- Camp flag of the 1st Army
- Active: 1947–2026
- Country: Greece
- Branch: Hellenic Army
- Type: Mechanised Infantry
- Size: Field Army
- Part of: Hellenic Army General Staff
- Garrison/HQ: Larissa
- Mottos: As long as [the sun] follows his course ΕΣΤ' ΑΝ ΤΗΝ ΑΥΤΗΝ ΟΔΟΝ ΙΗ Est' an tin aftin odon ii
- Engagements: Greek Civil War

Commanders
- Notable commanders: Dimitrios Giatzis Konstantinos Ventiris Phaedon Gizikis Agamemnon Gratzios Christos Manolas Konstantinos Floros

= First Army (Greece) =

The Greek First Army (1η Στρατιά, Proti Stratia), was the highest formation of the Hellenic Army and its only extant field army.

Various English and German-language sources erroneously mention the existence of a First Army during the Greco-Italian War and the Battle of Greece (1940–41). The Greek Army did not employ an army-level command in this period. Leo Niehorster's website shows the higher organisation of the Greek Army on 15 August 1940, with the General Staff of the Army directly supervising five corps, three divisions, and the Thessaloniki Fortress.

The First Army was created in March 1947, during the Greek Civil War. It controlled the II and III Corps, with Volos as its headquarters. It was abolished on 10 February 1948, and re-established in 1951 with its HQ at Larissa, where it remained till its disestablishment. Its CO was always a lieutenant general.

== Structure ==
- First Army (1η Στρατιά), based at Larissa, Thessaly which includes
  - IV Army Corps (Δ' Σώμα Στρατού - Δ' ΣΣ), based in Xanthi, Thrace
  - I Infantry Division (I ΜΠ), based in Veroia, Macedonia
  - II Mechanised Infantry Division (II Μ/Κ ΜΠ), based in Edessa, Macedonia

== Emblem and Motto ==
The emblem of the 1st Army was an Ancient Macedonian shield, emblazoned with the sun of Vergina. It symbolizes determination, strength and the will of the First Army.

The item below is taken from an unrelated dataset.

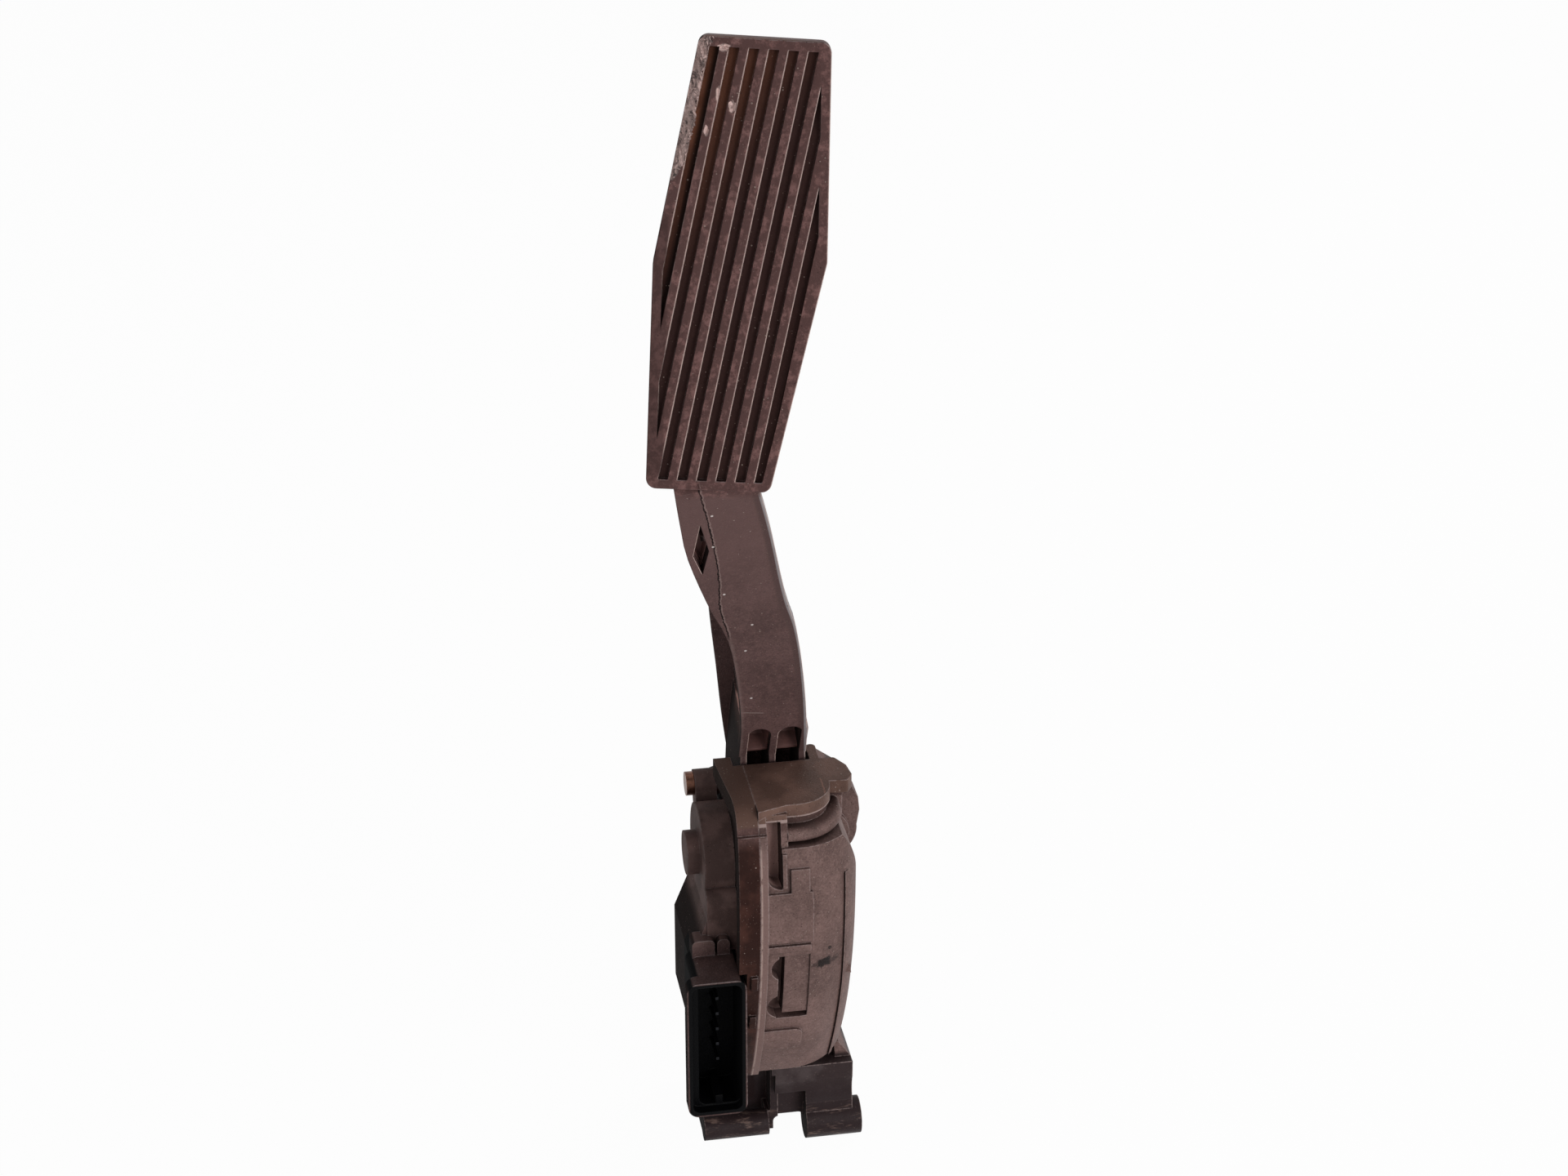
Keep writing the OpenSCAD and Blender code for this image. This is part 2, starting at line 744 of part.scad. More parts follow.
// Side view of the deeper part of the cover
module bulge_side() {
    round_poly([[shroud_back - 1, -58], [shroud_back - 1, -7], [-22, -7], [-22, -46], [-28, -58]], 2);
}

// Side view of the space for the circuit board
module cavity_side(grow) {
    at_pivot_side() circle(10.6 + grow);
    round_rect([-47 - grow, -56 - grow], [-24 + grow, -8 + grow], 1.5);
}

module at_pivot_side() {
    translate([-pivot_depth, 0]) children();
}

module seal_ring(grow) {
    difference() {
        cavity_side(1.4 + grow);
        cavity_side(0.6 - grow);
    }
}

module cover_seal() {
    color([0.06, 0.06, 0.06]) along_x(side_x - 0.8 + 0.02, side_x - 0.02) seal_ring(0);
}

module sensor_board() {
    color([0.1, 0.32, 0.16]) difference() {
        along_x(board_x, board_x + board_t) cavity_side(-0.6);
        pin_row(pin_side + 0.04, -0.02);
    }
}

module hall_sensor() {
    color([0.05, 0.05, 0.05]) at_pivot() translate([board_x + board_t + 0.01, -2, -2.5]) cube([0.9, 4, 5]);
}

module connector_pins() {
    color([0.8, 0.68, 0.35]) pin_row(pin_side, 0);
}

// Bent pins from the socket to the circuit board
module pin_row(side, shift) {
    for (i = [0 : pin_count - 1])
        translate([pin_x + shift, 0, pin_top - i * pin_pitch + shift]) {
            translate([0, pin_front + shift, 0]) cube([side, pin_back - pin_front - 2 * shift, side]);
            translate([0, pin_back - side - shift, 0])
                cube([board_x + board_t + 0.4 - pin_x - 2 * shift, side, side]);
        }
}

module cover_screws() {
    color([0.72, 0.45, 0.3])
        for (spot = screw_spots)
            translate([0, spot[0], spot[1]]) {
                rod_x(screw_head_x, ear_x - 0.02, 3.2);
                rod_x(screw_head_x + 1, side_x + side_plate_t - 0.3, 1.5);
            }
}

// Flanged bush between the shaft and a shell
module bush(x0, x1, flange_x) {
    difference() {
        union() {
            rod_x(x0, x1, bush_r);
            rod_x(flange_x, flange_x + 0.8, bush_r + 1.5);
        }
        rod_x(x0 - 1, x1 + 1, shaft_r + running_gap);
    }
}

module left_bush() {
    color([0.85, 0.83, 0.75]) at_pivot()
        bush(side_x, side_x + side_plate_t + 0.8, side_x + side_plate_t + 0.01);
}

module right_bush() {
    color([0.85, 0.83, 0.75]) at_pivot()
        bush(hub_x + 0.75, barrel_x - wall - 0.02, hub_x + 0.75);
}

module mount_sleeves() {
    color(steel_colour)
        for (eye = [[upper_eye_x, upper_eye_z], [lower_eye_x, lower_eye_z]])
            translate([eye[0], 0, eye[1]]) difference() {
                rod_y(-sleeve_len, 0, sleeve_bore_r + sleeve_wall);
                rod_y(-sleeve_len - 1, 1, sleeve_bore_r);
            }
}

// Idle stop: a soft pad on the rear edge of the top plate
module idle_stop_pad() {
    color([0.08, 0.08, 0.08])
        translate([-3, opening_y + 0.01, body_top + 1]) cube([12, stop_front - opening_y, 5]);
}

module full_stop_pad() {
    color([0.08, 0.08, 0.08]) translate([0, stop_y + 1, stop_z + 0.01]) cube([9, 14, 2.6]);
}

// Frame of the tail: Y runs out along the tail and the springs lie along minus Z
module in_tail_frame() {
    at_pivot() rotate([tail_angle, 0, 0]) children();
}

module front_spring_seat() {
    far = -seat_t - spring_len;
    color([0.3, 0.3, 0.32]) in_tail_frame() translate([spring_x, spring_arm, 0]) {
        translate([0, 0, far - 2.2]) cylinder(h = 2.2 - 0.02, r = seat_r);
        translate([0, 0, far - 1]) cylinder(h = 5, r = inner_spring_r - 2 * inner_wire_r - 0.6);
    }
    color([0.3, 0.3, 0.32]) intersection() {
        in_tail_frame() translate([spring_x - 1.5, spring_arm, far - 20]) cylinder(h = 18.5, r = 5);
        front_drum(front_r - wall - fit_gap, part_x - 3, barrel_x);
    }
}

module tail_spring_seat() {
    color([0.3, 0.3, 0.32]) in_tail_frame() translate([spring_x, spring_arm, 0]) {
        translate([0, 0, -seat_t]) cylinder(h = seat_t, r = seat_r);
        translate([0, 0, -seat_t - 4]) cylinder(h = 5, r = inner_spring_r - 2 * inner_wire_r - 0.6);
    }
}

module friction_lining() {
    color([0.45, 0.4, 0.3]) at_pivot() along_x(track_x, hub_x - 1.1)
        ring_sector(track_r, track_r + lining_t, -126, -72);
}

module friction_shoe() {
    color([0.6, 0.55, 0.4]) at_pivot() along_x(track_x + 0.2, hub_x - 1.3)
        ring_sector(track_r - shoe_t, track_r - 0.3, -106, -78);
}

// Frame of the arm: X across, Z along the arm, Y into its depth
module in_arm_frame() {
    translate(arm_root) rotate([arm_lean, 0, 0]) children();
}

// Frame of the pad: X across, Z along the pad, Y into its depth
module in_pad_frame() {
    translate(pad_centre) rotate([0, 0, pad_yaw]) rotate([-pad_tilt, 0, 0])
        rotate([0, pad_roll, 0]) children();
}

module pedal_lever() {
    color(lever_colour) difference() {
        union() {
            difference() {
                in_arm_frame() arm();
                in_pad_frame() translate([-60, -60, -80]) cube([120, 60 + pad_t - 1, 160]);
            }
            in_pad_frame() pad();
            in_pad_frame() spine();
            lever_root();
        }
        at_pivot() rod_x(lever_x - 1, hub_x + 1, shaft_r + 0.02);
    }
}

// Front view of the arm between two stations and two edge curves
module arm_view(s0, s1, left, right) {
    steps = 20;
    polygon(concat(
        [for (i = [0 : steps]) let (s = s0 + (s1 - s0) * i / steps) [curve(left, s), s]],
        [for (i = [steps : -1 : 0]) let (s = s0 + (s1 - s0) * i / steps) [curve(right, s), s]]));
}

module arm() {
    rear_right = shifted(arm_middle, rear_flange_w / 2);
    difference() {
        along_y(0, flange_t) arm_view(-3, arm_len, arm_left, arm_right);
        for (side = [-1, 1])
            along_y(-1, flange_t + 1) translate([side * 4.1, 0]) {
                translate([0, pocket_s - pocket_r]) circle(pocket_r);
                translate([-pocket_r, -12]) square([2 * pocket_r, pocket_s - pocket_r + 12]);
            }
        along_y(-1, flange_t + 1) polygon([[-24.6, 96.6], [-21.9, 86.2], [-22.9, 77], [-25.6, 84.5]]);
    }
    along_y(arm_depth - flange_t, arm_depth) arm_view(-24, arm_len + 6, arm_rear_left, rear_right);
    along_y(flange_t - cut, arm_depth - flange_t + cut)
        arm_view(4, arm_len, shifted(arm_middle, -web_t / 2), shifted(arm_middle, web_t / 2));
    for (s = [pocket_s + 2 : rib_pitch : arm_len])
        intersection() {
            along_y(1, arm_depth - 1) intersection() {
                arm_view(-3, arm_len, shifted(arm_left, rib_inset), shifted(arm_right, -rib_inset));
                arm_view(-3, arm_len, shifted(arm_rear_left, rib_inset), shifted(rear_right, -rib_inset));
            }
            translate([-60, 0, s]) cube([120, arm_depth, rib_t]);
        }
}

// Outline of the pad: a six-sided form that is the same when turned half round
module pad_view(inset) {
    scale_x = pad_w / 40;
    scale_z = pad_len / 104;
    grown = [for (p = pad_corners) [p[0] * scale_x, p[1] * scale_z]];
    round_poly(inset_points(grown, inset), max(0.4, pad_corner_r - inset));
}

// Corners of a convex outline, clockwise, moved inwards
function inset_points(p, d) = [for (i = [0 : len(p) - 1])
    let (n = len(p), a = unit(p[(i + n - 1) % n] - p[i]), b = unit(p[(i + 1) % n] - p[i]))
        p[i] + unit(a + b) * d / sin(acos(a * b) / 2)];

module pad() {
    difference() {
        along_y(0, pad_depth) pad_view(0);
        along_y(pad_t, pad_depth + 1) pad_view(2);
        intersection() {
            along_y(-1, groove_depth) pad_view(pad_border);
            for (i = [0 : groove_count - 1])
                rotate([0, groove_angle, 0])
                    translate([(i - (groove_count - 1) / 2) * groove_pitch - groove_w / 2, -1, -80])
                        cube([groove_w, groove_depth + 1, 160]);
        }
    }
    intersection() {
        along_y(pad_t - cut, pad_depth) pad_view(1);
        union() {
            for (z = [-40 : 16 : 40]) translate([-40, 0, z]) cube([80, 20, rib_t]);
            for (x = [-7, 7]) translate([x, 0, -60]) cube([rib_t, 20, 120]);
        }
    }
}

// Tapered channel that carries the arm up the back of the pad
module spine() {
    back = [[pad_depth - 1, spine_top], [spine_depth, spine_foot]];
    for (x = [spine_x - rear_flange_w / 2, spine_x - web_t / 2, spine_x + rear_flange_w / 2 - web_t])
        along_x(x, x + web_t)
            polygon([[pad_t - cut, spine_top - 2], [pad_t - cut, spine_foot - 8], [spine_depth, spine_foot],
                back[0]]);
    along_x(spine_x - rear_flange_w / 2, spine_x + rear_flange_w / 2)
        polygon([back[0], back[1], back[1] - [flange_t, 0], back[0] - [flange_t, 4]]);
}

// The lever inside the housing: hub, web, heel and tail
module lever_root() {
    stop_reach = 24;
    heel = -pivot_depth + stop_reach * cos(travel);
    heel_z = stop_reach * sin(travel);
    at_pivot() rod_x(lever_x, hub_x, hub_r);
    for (x = [lever_x + 0.1, arm_root[0] - 0.85, arm_root[0] + arm_root_w / 2 - 1.9])
        along_x(x, x + 1.7)
            polygon([[-41.5, 38.1], [-36.9, 28.8], [-36.9, 17], [-37.5, 12], [-42.5, 5],
                [-pivot_depth, 0], [heel, heel_z], [-11.8, 14], [-15.6, 31], [-20.1, 39.9],
                [-23.6, 47]]);
    along_x(lever_x + 0.3, arm_root[0] + arm_root_w / 2 - 0.4)
        polygon([[-26.5, 38], [-24.5, 38], [-21.5, 13], [-23.5, 13]]);
    along_x(lever_x + 1, arm_root[0] + arm_root_w / 2)
        polygon([[-29, 12], [-pivot_depth, 0], [heel, heel_z], [-11.8, 12]]);
    in_tail_frame() translate([spring_x - tail_w / 2, hub_r - 2, 0])
        cube([tail_w, spring_arm + seat_r - hub_r, tail_t]);
    at_pivot() along_x(track_x + 0.2, hub_x) ring_sector(hub_r - 1, track_r - shoe_t, -108, -76);
}

module pivot_shaft() {
    color(steel_colour) at_pivot() difference() {
        rod_x(shaft_x, barrel_x - wall - 0.3, shaft_r);
        clip_ring(shaft_r + 1, -0.02);
    }
}

module clip_ring(r_out, grow) {
    difference() {
        rod_x(side_x - 0.6 + grow, side_x - 0.1 - grow, r_out);
        rod_x(side_x - 1, side_x, shaft_r - 0.8);
    }
}

module shaft_clip() {
    color(steel_colour) at_pivot() clip_ring(shaft_r + 2.5, 0);
}

module sensor_rotor() {
    color([0.85, 0.85, 0.82]) at_pivot() difference() {
        rod_x(shaft_x - 0.5, side_x - 0.7, 9);
        rod_x(shaft_x - 0.02, side_x, shaft_r + 0.02);
    }
}

module sensor_magnet() {
    color([0.2, 0.2, 0.22]) at_pivot() rod_x(shaft_x - 1.3, shaft_x - 0.51, 5);
}

// Round wire wound along minus Z, closed at both ends
module coil_spring(outer_r, wire_r, length, turns) {
    sides = 8;
    per_turn = 24;
    steps = turns * per_turn;
    mean_r = outer_r - wire_r;
    rise = (length - 2 * wire_r) / steps;
    points = [for (i = [0 : steps]) let (a = i * 360 / per_turn)
        for (j = [0 : sides - 1]) let (b = j * 360 / sides)
            [(mean_r + wire_r * cos(b)) * cos(a), (mean_r + wire_r * cos(b)) * sin(a),
                -wire_r - i * rise - wire_r * sin(b)]];
    walls = [for (i = [0 : steps - 1], j = [0 : sides - 1]) let (k = (j + 1) % sides)
        [i * sides + j, i * sides + k, (i + 1) * sides + k, (i + 1) * sides + j]];
    polyhedron(points, concat(walls, [[for (j = [sides - 1 : -1 : 0]) j],
        [for (j = [0 : sides - 1]) steps * sides + j]]));
}

module outer_spring() {
    color(steel_colour) in_tail_frame() translate([spring_x, spring_arm, -seat_t - 0.1])
        coil_spring(outer_spring_r, outer_wire_r, spring_len - 0.2, 6);
}

module inner_spring() {
    color(steel_colour) in_tail_frame() translate([spring_x, spring_arm, -seat_t - 0.1])
        coil_spring(inner_spring_r, inner_wire_r, spring_len - 0.2, 8);
}

main_housing();
side_cover();
sensor_cover();
cover_seal();
sensor_board();
hall_sensor();
connector_pins();
cover_screws();
left_bush();
right_bush();
mount_sleeves();
idle_stop_pad();
full_stop_pad();
front_spring_seat();
friction_lining();
pedal_lever();
pivot_shaft();
shaft_clip();
sensor_rotor();
sensor_magnet();
tail_spring_seat();
friction_shoe();
outer_spring();
inner_spring();
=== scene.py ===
"""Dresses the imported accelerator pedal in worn, dusty moulded plastic and sets its studio."""
import math

import bmesh
import bpy
import numpy as np
from bpy.props import FloatProperty, FloatVectorProperty, IntProperty, PointerProperty
from mathutils import Matrix, Vector


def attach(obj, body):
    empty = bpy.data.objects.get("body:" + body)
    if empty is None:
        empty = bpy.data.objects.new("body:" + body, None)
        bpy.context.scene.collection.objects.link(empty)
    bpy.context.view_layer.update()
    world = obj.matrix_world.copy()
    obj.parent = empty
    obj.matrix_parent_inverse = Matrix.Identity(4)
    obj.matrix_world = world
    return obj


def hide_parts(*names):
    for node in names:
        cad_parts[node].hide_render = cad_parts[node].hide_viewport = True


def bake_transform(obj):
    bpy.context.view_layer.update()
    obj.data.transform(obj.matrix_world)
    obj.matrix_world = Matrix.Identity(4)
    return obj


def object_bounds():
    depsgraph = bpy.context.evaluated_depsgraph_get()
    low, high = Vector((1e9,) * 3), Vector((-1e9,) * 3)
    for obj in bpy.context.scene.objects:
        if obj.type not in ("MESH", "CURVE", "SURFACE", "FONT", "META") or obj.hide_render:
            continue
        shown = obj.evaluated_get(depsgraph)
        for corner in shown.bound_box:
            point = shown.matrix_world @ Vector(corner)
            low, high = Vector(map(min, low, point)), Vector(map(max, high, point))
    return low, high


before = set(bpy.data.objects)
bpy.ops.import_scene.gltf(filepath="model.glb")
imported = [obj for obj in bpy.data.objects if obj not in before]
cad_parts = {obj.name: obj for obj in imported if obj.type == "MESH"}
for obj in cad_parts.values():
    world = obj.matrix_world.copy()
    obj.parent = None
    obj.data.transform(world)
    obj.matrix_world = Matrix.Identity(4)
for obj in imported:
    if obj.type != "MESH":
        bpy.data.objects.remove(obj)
CAD_BOX = [list(corner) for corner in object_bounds()]

bl_info = {
    "name": "Accelerator pedal finishes",
    "version": (1, 0, 0),
    "blender": (4, 5, 0),
    "location": "View3D > Sidebar > Pedal",
    "description": "Moulded finishes, wear and a studio for the accelerator pedal",
    "category": "Object",
}

MM = 0.001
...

The motto is "As long as (the sun) follows his course" (εστ' αν (ο ήλιος) την αυτήν οδόν ίη, est' an (o ilios) tin aftin odon ii). Before the Battle of Plataea, Mardonius offered the Athenians peace terms, with the hope of dividing the Greek forces. The Athenians responded with "As long as the sun follows his course, as he does now, we shall not come to a compromise with Xerxes".